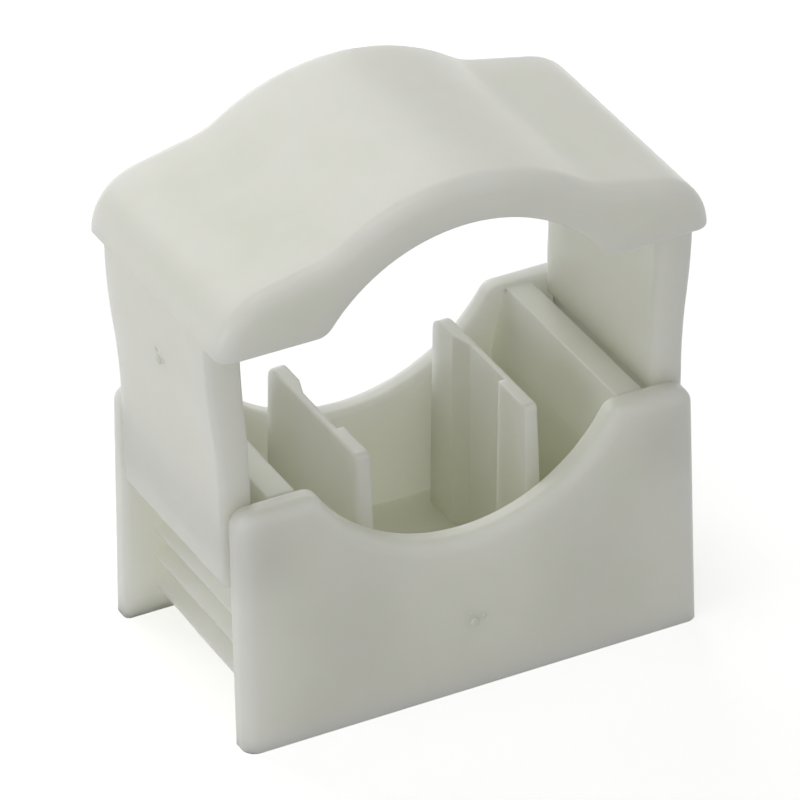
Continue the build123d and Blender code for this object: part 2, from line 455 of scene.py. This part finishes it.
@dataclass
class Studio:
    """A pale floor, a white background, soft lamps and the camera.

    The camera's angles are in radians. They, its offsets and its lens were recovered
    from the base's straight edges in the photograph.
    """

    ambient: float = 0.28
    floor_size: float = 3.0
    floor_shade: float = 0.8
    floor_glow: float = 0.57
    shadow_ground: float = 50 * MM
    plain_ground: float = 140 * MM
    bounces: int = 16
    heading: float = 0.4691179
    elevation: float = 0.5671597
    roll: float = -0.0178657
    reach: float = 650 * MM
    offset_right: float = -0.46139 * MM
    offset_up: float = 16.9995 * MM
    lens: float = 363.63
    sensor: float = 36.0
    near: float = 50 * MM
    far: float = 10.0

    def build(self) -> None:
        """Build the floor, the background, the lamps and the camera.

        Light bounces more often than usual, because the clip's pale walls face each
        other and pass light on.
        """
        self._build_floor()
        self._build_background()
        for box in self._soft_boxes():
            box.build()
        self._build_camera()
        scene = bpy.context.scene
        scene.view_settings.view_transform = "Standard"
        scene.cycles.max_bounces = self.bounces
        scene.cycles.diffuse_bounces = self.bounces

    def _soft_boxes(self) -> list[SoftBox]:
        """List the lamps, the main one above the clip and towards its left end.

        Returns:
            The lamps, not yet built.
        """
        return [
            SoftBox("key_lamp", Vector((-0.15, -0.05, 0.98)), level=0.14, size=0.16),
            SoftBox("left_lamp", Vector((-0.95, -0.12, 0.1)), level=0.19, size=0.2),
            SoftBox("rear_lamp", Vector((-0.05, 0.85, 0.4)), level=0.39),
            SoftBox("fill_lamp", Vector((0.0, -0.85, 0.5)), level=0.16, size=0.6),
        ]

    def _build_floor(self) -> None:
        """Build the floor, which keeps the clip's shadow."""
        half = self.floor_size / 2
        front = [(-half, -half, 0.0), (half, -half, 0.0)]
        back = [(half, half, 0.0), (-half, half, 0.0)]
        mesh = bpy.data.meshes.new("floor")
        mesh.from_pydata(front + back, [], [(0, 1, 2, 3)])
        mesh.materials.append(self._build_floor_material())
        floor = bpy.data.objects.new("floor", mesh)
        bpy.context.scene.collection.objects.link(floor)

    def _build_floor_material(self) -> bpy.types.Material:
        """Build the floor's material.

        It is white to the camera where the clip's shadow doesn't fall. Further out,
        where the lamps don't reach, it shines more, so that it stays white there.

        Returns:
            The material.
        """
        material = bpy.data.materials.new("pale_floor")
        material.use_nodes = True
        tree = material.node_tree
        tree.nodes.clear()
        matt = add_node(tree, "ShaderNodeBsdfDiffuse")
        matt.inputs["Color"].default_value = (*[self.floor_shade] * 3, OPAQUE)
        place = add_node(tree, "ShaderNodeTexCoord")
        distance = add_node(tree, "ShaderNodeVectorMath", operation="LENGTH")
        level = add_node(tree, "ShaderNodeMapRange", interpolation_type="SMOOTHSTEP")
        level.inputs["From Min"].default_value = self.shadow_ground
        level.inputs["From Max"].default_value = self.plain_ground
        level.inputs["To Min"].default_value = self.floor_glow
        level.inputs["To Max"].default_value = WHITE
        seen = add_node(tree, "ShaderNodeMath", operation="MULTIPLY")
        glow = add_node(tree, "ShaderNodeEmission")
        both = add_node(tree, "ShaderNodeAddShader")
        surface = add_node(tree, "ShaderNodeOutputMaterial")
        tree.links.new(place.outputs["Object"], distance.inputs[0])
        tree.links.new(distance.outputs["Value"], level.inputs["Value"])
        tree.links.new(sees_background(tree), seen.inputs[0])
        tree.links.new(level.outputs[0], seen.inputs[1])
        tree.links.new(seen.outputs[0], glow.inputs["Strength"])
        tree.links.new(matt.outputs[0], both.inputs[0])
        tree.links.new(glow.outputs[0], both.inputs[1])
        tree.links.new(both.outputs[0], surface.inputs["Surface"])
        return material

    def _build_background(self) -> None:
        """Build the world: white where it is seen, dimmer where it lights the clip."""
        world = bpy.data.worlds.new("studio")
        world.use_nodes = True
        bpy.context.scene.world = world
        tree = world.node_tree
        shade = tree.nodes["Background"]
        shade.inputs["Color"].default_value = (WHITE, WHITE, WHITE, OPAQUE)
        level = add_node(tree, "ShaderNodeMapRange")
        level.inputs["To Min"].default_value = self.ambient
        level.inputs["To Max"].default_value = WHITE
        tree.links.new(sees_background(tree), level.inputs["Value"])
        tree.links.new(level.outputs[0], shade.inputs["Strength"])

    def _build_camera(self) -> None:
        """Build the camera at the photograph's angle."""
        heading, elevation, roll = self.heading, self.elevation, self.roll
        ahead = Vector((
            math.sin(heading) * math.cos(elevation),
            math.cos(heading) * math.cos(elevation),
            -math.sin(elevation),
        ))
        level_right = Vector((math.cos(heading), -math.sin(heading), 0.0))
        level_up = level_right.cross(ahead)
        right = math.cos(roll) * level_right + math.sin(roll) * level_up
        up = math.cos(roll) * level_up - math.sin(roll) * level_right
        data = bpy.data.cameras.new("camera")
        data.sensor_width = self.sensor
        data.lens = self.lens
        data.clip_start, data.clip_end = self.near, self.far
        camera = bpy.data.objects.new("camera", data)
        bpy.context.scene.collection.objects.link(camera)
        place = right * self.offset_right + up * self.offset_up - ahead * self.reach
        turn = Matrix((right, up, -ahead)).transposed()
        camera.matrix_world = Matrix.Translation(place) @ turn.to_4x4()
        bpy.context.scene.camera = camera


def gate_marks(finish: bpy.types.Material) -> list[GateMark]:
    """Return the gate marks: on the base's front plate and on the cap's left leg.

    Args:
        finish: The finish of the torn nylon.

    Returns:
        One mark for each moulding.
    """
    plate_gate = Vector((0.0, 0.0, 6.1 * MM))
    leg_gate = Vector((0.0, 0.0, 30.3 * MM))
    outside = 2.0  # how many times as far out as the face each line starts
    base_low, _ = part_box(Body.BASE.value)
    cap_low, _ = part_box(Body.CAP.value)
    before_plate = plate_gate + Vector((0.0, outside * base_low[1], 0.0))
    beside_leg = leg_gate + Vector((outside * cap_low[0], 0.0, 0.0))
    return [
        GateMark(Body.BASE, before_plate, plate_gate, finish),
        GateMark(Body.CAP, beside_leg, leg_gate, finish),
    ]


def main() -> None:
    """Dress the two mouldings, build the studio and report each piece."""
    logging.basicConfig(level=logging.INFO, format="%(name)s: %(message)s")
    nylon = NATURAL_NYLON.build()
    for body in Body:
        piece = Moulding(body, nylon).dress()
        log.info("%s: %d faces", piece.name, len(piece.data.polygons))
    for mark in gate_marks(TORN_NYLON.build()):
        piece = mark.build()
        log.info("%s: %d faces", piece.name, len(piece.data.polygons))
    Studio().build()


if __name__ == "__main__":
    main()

...

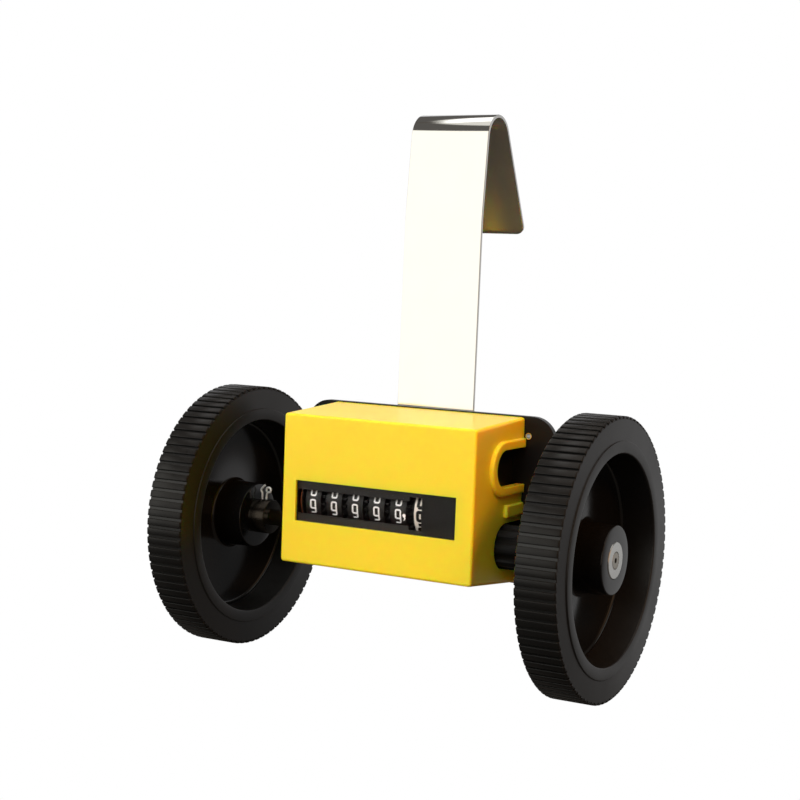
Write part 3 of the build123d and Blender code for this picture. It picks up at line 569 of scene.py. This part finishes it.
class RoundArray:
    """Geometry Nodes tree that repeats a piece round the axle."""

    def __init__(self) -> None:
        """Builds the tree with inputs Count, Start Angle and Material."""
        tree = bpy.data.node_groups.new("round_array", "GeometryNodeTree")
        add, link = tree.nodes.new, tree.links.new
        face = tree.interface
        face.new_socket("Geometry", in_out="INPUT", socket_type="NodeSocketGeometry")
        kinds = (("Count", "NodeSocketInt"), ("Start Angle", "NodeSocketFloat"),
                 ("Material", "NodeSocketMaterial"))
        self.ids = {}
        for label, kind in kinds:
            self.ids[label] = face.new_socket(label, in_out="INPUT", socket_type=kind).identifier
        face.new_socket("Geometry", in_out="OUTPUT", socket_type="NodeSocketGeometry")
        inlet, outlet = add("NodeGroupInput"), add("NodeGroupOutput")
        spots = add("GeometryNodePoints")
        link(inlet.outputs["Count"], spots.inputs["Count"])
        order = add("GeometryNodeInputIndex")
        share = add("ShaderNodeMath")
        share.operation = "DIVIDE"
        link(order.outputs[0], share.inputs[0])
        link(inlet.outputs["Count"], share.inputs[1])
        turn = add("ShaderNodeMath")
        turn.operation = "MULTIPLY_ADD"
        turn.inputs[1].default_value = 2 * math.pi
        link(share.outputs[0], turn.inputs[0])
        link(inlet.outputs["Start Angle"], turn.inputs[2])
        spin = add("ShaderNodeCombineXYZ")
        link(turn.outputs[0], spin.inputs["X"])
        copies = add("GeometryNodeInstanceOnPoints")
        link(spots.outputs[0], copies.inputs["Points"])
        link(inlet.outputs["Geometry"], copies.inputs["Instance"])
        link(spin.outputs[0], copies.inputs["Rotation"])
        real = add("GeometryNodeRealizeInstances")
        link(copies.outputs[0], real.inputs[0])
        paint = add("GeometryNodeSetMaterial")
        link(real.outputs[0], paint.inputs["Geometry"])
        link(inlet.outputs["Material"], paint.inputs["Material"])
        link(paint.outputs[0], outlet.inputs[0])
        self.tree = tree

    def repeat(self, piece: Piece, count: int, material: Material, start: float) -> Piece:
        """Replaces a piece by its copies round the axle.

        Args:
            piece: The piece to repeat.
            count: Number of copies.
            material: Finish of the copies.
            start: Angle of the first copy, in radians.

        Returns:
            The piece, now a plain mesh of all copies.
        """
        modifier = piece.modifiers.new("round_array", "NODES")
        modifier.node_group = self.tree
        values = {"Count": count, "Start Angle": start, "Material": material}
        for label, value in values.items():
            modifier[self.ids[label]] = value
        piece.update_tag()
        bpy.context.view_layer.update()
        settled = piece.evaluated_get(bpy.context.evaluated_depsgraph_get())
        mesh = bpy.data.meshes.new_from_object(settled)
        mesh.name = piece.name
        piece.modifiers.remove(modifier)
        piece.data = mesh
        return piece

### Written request
Retype, in the same exact form, the lines of the material above from the line holding "Write part 3" through the line holding "Nodes tree that".

### Output for this task
Write part 3 of the build123d and Blender code for this picture. It picks up at line 569 of scene.py. This part finishes it.
class RoundArray:
    """Geometry Nodes tree that repeats a piece round the axle."""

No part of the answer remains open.